I am NOT supporting ruthless breeders, that's why I asked for expert help here on choosing a responsible breeder. I agree health comes first - I had a dog die at 4 yrs old from cancer, I know how important their health clearances are. I'm just not sure how to read them correctly or look them up. I really appreciate Sheets SM clarity on this breeder. I would in no way buy from them. I understand there are some unscrupulous sellers of "white" goldens out there on the internet. I also know there is no such thing as a white golden. Goldens come in many shades of gold, from cream to dark gold. I have a wonderful girl right now and did a lot of research to find a good breeder when I got her (right here on this website). Thank You to all for your help, don't worry - I will be responsible & choosy!!


----------



## Susan: w/ Summit we climb (Jun 12, 2014)

To Eowyn

In that case, you'll be happy to hear that Jet's parents were in fact checked by cardiologists. His grandfather and other relatives were also still at the site, jumping around like young pups! Excellent hips run in the family.


----------



## sun moon and stars (May 29, 2014)

Here is a great article explaining what an "English" golden retriever is - http://www.englishgoldens.net/pdf/WhatExactlyIsAnEnglishGoldenRetriever.pdf

*Eowyn - The "cream" color is secondary, of coarse, but is now a preference for a lot of golden buyers out there. Thank You for encouraging us to "do our homework", but please don't fault us for admiring the lovely lighter shades.


----------



## sun moon and stars (May 29, 2014)

**Forgot to thank Prism & Archer's Mom for their expertise in looking at this breeder. 

Susan - Jet is adorable, by the way (so much like my Bailey boy, who passed).


----------



## 02pinetree (Nov 17, 2014)

Sorry for the loss you suffered last year. I'm glad you found Willow. She is such a pretty girl.
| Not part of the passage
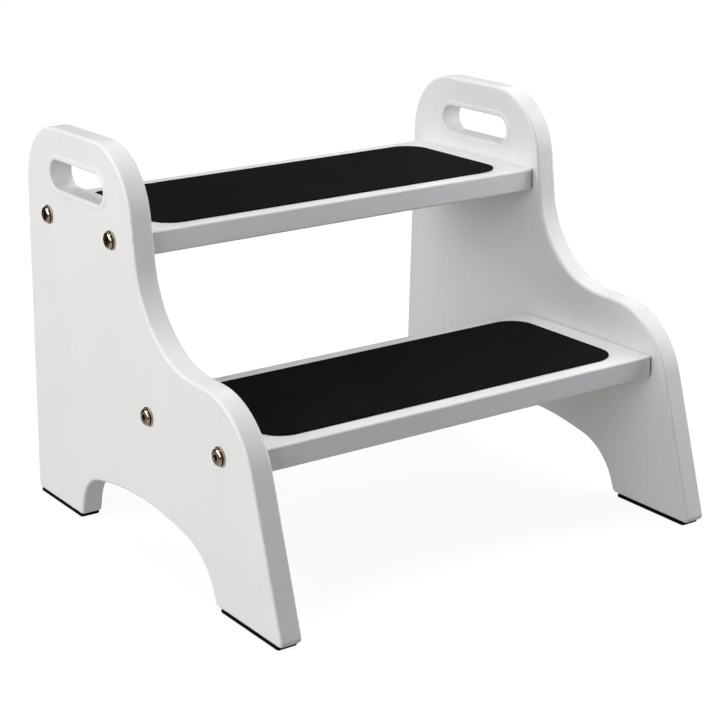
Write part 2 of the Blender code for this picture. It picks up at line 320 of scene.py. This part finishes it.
def mat_material():
    """Black non-slip mat, embossed all over with a fine staggered grid of dots."""
    made, tree, shader = new_material("black_grip_mat", Specular_IOR_Level=0.015)
    staggered = object_coordinates(tree, turn=math.pi / 4)
    dots = node(tree, "TexVoronoi", {"Vector": staggered, "Scale": 1 / MAT_PITCH, "Randomness": 0.0})
    dome = between(tree, dots.outputs["Distance"], 0.12, 0.36, 1.0, 0.0)
    plain = object_coordinates(tree)
    dust = noise(tree, plain, 22.0, 4.0, 0.6)
    grit = noise(tree, plain, 2600.0, 2.0)
    colour = mixed(tree, between(tree, dust, 0.3, 0.75), MAT_DARK, MAT_DUSTY)
    colour = mixed(tree, dome, colour, MAT_DOT)
    tree.links.new(colour, shader.inputs["Base Color"])
    tree.links.new(between(tree, grit, 0.3, 0.7, 0.62, 0.80), shader.inputs["Roughness"])
    relief = bump(tree, dome, 0.00025, 0.8)
    relief = bump(tree, grit, 0.00005, 0.5, relief)
    tree.links.new(relief, shader.inputs["Normal"])
    return made


def foam_material():
    """Black foam rubber with fine closed cells."""
    made, tree, shader = new_material("black_foam", Specular_IOR_Level=0.05)
    plain = object_coordinates(tree)
    cells = node(tree, "TexVoronoi", {"Vector": plain, "Scale": 2200.0}).outputs["Distance"]
    colour = mixed(tree, between(tree, cells, 0.0, 0.7), FOAM_DARK, FOAM_LIGHT)
    tree.links.new(colour, shader.inputs["Base Color"])
    tree.links.new(between(tree, cells, 0.0, 0.7, 0.72, 0.88), shader.inputs["Roughness"])
    tree.links.new(bump(tree, cells, 0.00015, 0.7), shader.inputs["Normal"])
    return made


def metal_material(name, bright, dull, smooth, rough, marks, painted_dark=None):
    """Plated metal, clouded from bright and smooth to dull and rough, with turning marks round Z.

    marks is their depth in hundredths of a millimetre. The last argument gives the share of painted shade
    and painted dark reflection from a tree, the distance from Z and the height.
    """
    made, tree, shader = new_material(name, Metallic=1.0)
    plain = object_coordinates(tree)
    clouds = noise(tree, plain, 420.0, 4.0, 0.65)
    rings = node(
        tree,
        "TexWave",
        {"Vector": plain, "Scale": 900.0, "Distortion": 1.2, "Detail": 2.0, "Detail Scale": 1.5},
        wave_type="RINGS",
        rings_direction="Z",
    ).outputs["Fac"]
    colour = mixed(tree, between(tree, clouds, 0.35, 0.7), bright, dull)
    roughness = between(tree, clouds, 0.3, 0.75, smooth, rough)
    if painted_dark:
        flat = node(tree, "VectorMath", {0: plain, 1: (1.0, 1.0, 0.0)}, operation="MULTIPLY").outputs[0]
        radius = node(tree, "VectorMath", {0: flat}, operation="LENGTH").outputs["Value"]
        height = node(tree, "SeparateXYZ", {0: plain}).outputs["Z"]
        # The colour is darkened by painted shade, and on a bolt's flat top by a painted dark reflection
        dark = painted_dark(tree, radius, height)
        colour = mixed(tree, dark, colour, SHADE_AND_REFLECTION_DARK)
        roughness = maths(tree, "ADD", roughness, maths(tree, "MULTIPLY", dark, 0.1))
    tree.links.new(colour, shader.inputs["Base Color"])
    tree.links.new(roughness, shader.inputs["Roughness"])
    relief = bump(tree, rings, 0.00001 * marks, 0.5)
    relief = bump(tree, clouds, 0.00003, 0.5, relief)
    tree.links.new(relief, shader.inputs["Normal"])
    return made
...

Thank you for sharing pictures.

Hopefully someone here will be able to help you with the initial request you made for a reputable breeder in your area. Is there anyone out there who can help Willow's mom with her search? Good luck and let us know when you find your next puppy!


----------



## Eowyn (Aug 29, 2013)

sun moon and stars said:


> *Eowyn - The "cream" color is secondary, of coarse, but is now a preference for a lot of golden buyers out there. Thank You for encouraging us to "do our homework", but please don't fault us for admiring the lovely lighter shades.


I wasn't faulting you! Not at all! I _own_* multiple very light gold golden retrievers! The point I was trying to make (and apparently wasn't explaining well) was that it is fine to look for a puppy of a certain shade, just as long as you find a reputable breeder that does all 4 core clearances that also has the shade you are looking for.

*See current sig pic of my girl in front of our rose bushes.


----------



## Eowyn (Aug 29, 2013)

Susan: w/ Summit we climb said:


> To Eowyn
> 
> In that case, you'll be happy to hear that Jet's parents were in fact checked by cardiologists. His grandfather and other relatives were also still at the site, jumping around like young pups! Excellent hips run in the family.


I am glad to hear that! I don't know who is breeder is, so didn't know if they had them or not and when they were left out of the list I wanted to clarify. We have a lot of people who stumble across one page on this forum who don't read any further, so I try to clarify when the 4 core list gets shortened.


----------



## CAROLINA MOM (May 12, 2009)

Here's a "sticky" about Clearances that may be helpful for you-

http://www.goldenretrieverforum.com...er-puppy/71378-what-clearances-look-like.html

Best of luck in your search!


----------